Following a recipe has this quality. Even if the recipe is in our minds and not one we read, we’re still operating from a place of memory and, therefore, are not required to think our way through baking. And then, using your physical body to create something has even more power to calm our thinking minds.

Mix dry ingredients.
Add two eggs, one at a time.
Bake at 350℉ for 45 minutes.

We trust that the recipe knows what it’s talking about, and so we can simply let our minds go. Research from books like The Breakout Principle by Herbert Benson, M.D. and William Proctor shows us that there’s power in letting our minds break free from thinking sometimes. It can actually help us solve problems faster and truly release us from the harms of stress.

So, yes, give your mind a break and knead that dough until your hands cramp, why don’t you.


And then there’s the final product. As the contestants whip their bakes out of the oven, viewers can all but feel the heat and anxiety.

And the decorations. Wow, the decorations. True, they can be unimpressive, but not always. Sometimes, they’re perfectly asymmetrical and worthy of window drooling outside your favourite bakeshop.

The icing might be royal or merengue or buttercream, and even as you watch steady hands piping pink rosettes to trim the edges (knowing very well this is a show and not happening in your house right now), you can almost taste it.


At home, the results of our baking endeavours are not always successes (especially if you’re me), nor are they particularly immediate.
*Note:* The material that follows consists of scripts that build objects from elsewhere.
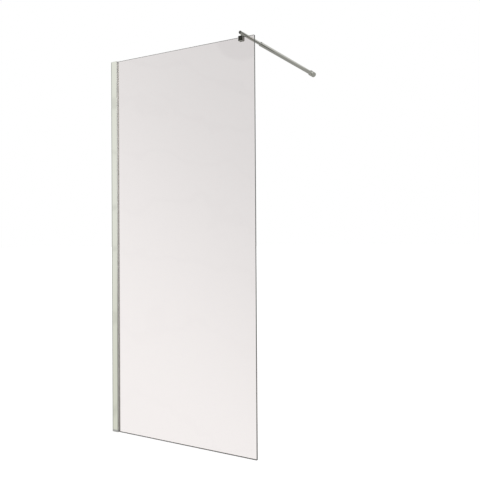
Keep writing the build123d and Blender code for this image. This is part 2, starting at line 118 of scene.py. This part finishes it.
class NodeTree:
    """A node tree under construction, with short ways to add what materials and world share."""

    def __init__(self, owner):
        owner.use_nodes = True
        self.nodes = owner.node_tree.nodes
        self.links = owner.node_tree.links

    def fill(self, node, inputs):
        """Gives each named socket another node's output, a colour or a plain value."""
        for name, value in inputs.items():
            socket = node.inputs[name]
            if isinstance(value, bpy.types.NodeSocket):
                self.links.new(value, socket)
            elif socket.type == "RGBA":
                socket.default_value = (*value, 1.0)
            else:
                socket.default_value = value

    def add(self, kind, inputs):
        """A new node with these inputs."""
        node = self.nodes.new(kind)
        self.fill(node, inputs)
        return node

    def source(self, kind, output):
        """One output of a new node that needs no inputs."""
        return self.nodes.new(kind).outputs[output]

    def math(self, operation, *values):
        """One or two values taken through this operation."""
        node = self.nodes.new("ShaderNodeMath")
        node.operation = operation
        self.fill(node, dict(enumerate(values)))
        return node.outputs["Value"]

    def dot(self, first, second):
        """The dot product of two vectors."""
        node = self.nodes.new("ShaderNodeVectorMath")
        node.operation = "DOT_PRODUCT"
        self.fill(node, {0: first, 1: second})
        return node.outputs["Value"]

    def ramp(self, value, start, end, low=0.0, high=1.0, curve="LINEAR"):
        """From low, where the value is start, to high, where it is end."""
        node = self.nodes.new("ShaderNodeMapRange")
        node.interpolation_type = curve
        self.fill(node, {"Value": value, "From Min": start, "From Max": end})
        self.fill(node, {"To Min": low, "To Max": high})
        return node.outputs["Result"]

    def mix(self, amount, first, second, kind="MIX"):
        """A colour between first and second by amount."""
        node = self.nodes.new("ShaderNodeMix")
        node.data_type = "RGBA"
        node.blend_type = kind
        self.fill(node, {"Factor": amount, "A": first, "B": second})
        return node.outputs["Result"]

    def join(self, amount, first, second):
        """A shader between first and second by amount."""
        inputs = {"Fac": amount, 1: first, 2: second}
        return self.add("ShaderNodeMixShader", inputs).outputs["Shader"]


class Material(NodeTree):
    """A material under construction."""

    def __init__(self, name):
        self.material = bpy.data.materials.new(name)
        super().__init__(self.material)

    def drop_usual_shader(self):
        """Removes the shader that a new material starts with."""
        self.nodes.remove(self.nodes["Principled BSDF"])

    def show(self, shader):
        """Makes this the shader that the material shows."""
        self.links.new(shader, self.nodes["Material Output"].inputs["Surface"])


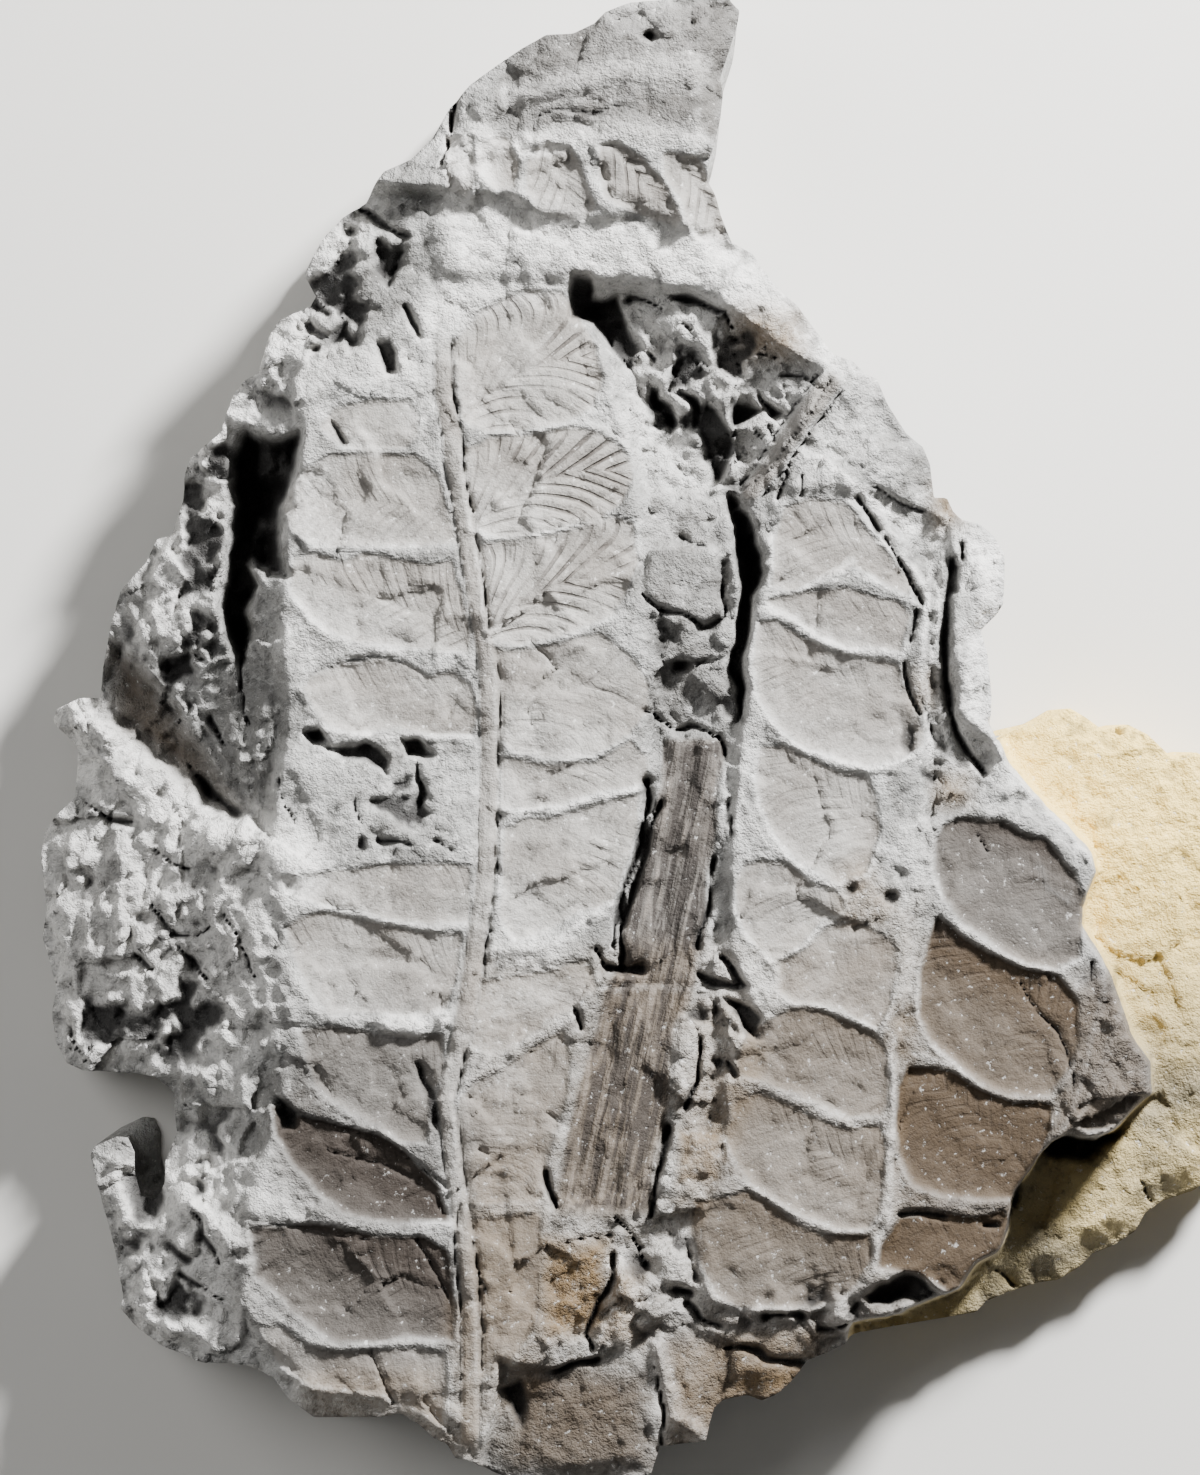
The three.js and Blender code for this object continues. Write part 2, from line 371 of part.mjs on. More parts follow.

However, when the house starts to smell like freshly baked cookies or the apartment takes on the odour of pumpkin-spiced whatever, something is triggered inside us.

We start to feel anticipation, delight even.

Then, we pop the thing out of the oven, and even if it’s only halfway salvageable, we have created something. We have accomplished our goal. Unless we’re very well practised or super lucky, it probably doesn’t look like the GBBO creations when they come out of the oven (and if it does look like that, what are you sitting around reading this blog for? Bake, I tell you, bake for a living!). But no matter what it looks like, we are instantly gratified that we’ve created something out of seemingly nothing.


It’s an accomplishment, and our brains know we’ve achieved a goal. We can celebrate this mere fact. We have brought a goal we set for ourselves fully to fruition. Though it may be a small win, this accomplishment makes us better prepared to tackle our other goals.

Dreaming, getting our hands dirty, and that elusive-in-modern-life sense of tangible accomplishment — that’s why baking is so therapeutic. So, bring your bakes up to the front of the room and place them on the gingham altar.

And for goodness sake, don’t stop baking. It’s therapy!